Copy the lines below verbatim, beginning with the line that includes "Model this object" and continuing to the end; leave out everything before it.

(Entries with model source code)
----

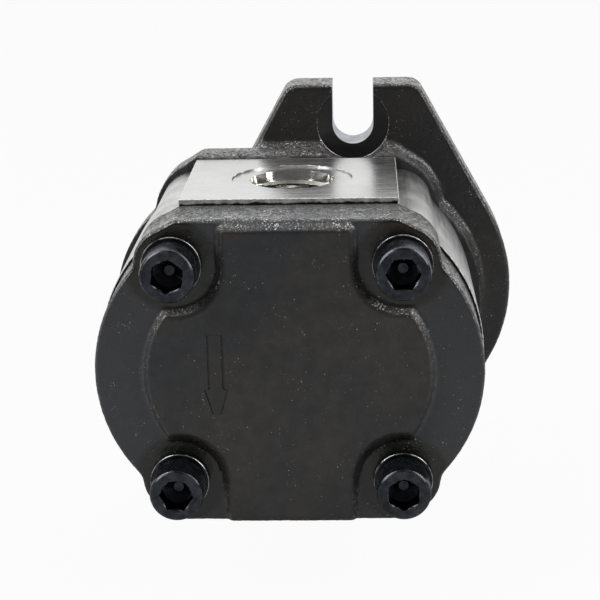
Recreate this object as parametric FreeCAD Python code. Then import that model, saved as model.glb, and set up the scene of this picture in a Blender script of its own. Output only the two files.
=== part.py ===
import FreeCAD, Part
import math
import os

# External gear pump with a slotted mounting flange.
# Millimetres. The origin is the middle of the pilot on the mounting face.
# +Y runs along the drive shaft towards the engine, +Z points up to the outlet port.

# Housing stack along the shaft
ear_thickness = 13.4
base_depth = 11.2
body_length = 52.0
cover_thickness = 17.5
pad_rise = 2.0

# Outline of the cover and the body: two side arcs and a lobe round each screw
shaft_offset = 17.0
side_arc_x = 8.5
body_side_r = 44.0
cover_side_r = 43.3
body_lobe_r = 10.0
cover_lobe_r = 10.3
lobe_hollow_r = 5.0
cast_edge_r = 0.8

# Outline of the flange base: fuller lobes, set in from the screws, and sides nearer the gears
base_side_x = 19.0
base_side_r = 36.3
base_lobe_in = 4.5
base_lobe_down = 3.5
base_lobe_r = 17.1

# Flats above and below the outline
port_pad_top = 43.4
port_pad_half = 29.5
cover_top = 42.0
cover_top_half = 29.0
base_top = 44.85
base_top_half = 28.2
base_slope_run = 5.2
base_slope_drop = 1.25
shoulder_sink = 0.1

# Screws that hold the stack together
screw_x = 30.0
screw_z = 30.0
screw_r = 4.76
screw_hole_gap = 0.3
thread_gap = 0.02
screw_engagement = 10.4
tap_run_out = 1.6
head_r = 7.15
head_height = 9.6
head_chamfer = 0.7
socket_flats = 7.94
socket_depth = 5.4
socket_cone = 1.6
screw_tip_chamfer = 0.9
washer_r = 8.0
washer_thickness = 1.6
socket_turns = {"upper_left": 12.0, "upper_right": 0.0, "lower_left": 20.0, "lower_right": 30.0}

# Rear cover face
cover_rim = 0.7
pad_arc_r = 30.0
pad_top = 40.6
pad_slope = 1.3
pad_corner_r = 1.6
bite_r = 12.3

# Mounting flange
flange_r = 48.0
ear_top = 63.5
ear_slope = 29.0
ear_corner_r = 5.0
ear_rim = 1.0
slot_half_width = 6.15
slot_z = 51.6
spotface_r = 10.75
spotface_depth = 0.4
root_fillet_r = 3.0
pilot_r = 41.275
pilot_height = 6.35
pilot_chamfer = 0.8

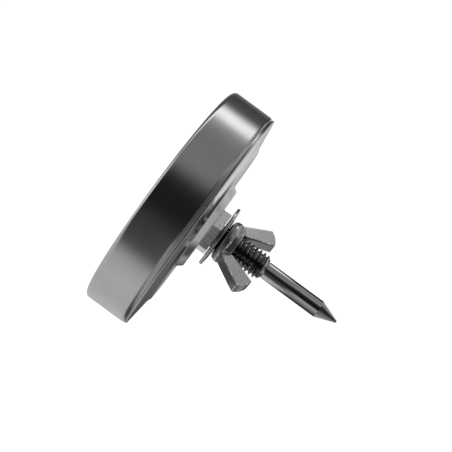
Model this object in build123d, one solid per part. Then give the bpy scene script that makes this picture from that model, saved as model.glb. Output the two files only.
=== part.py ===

----

Output for this exercise:
Model this object in build123d, one solid per part. Then give the bpy scene script that makes this picture from that model, saved as model.glb. Output the two files only.
=== part.py ===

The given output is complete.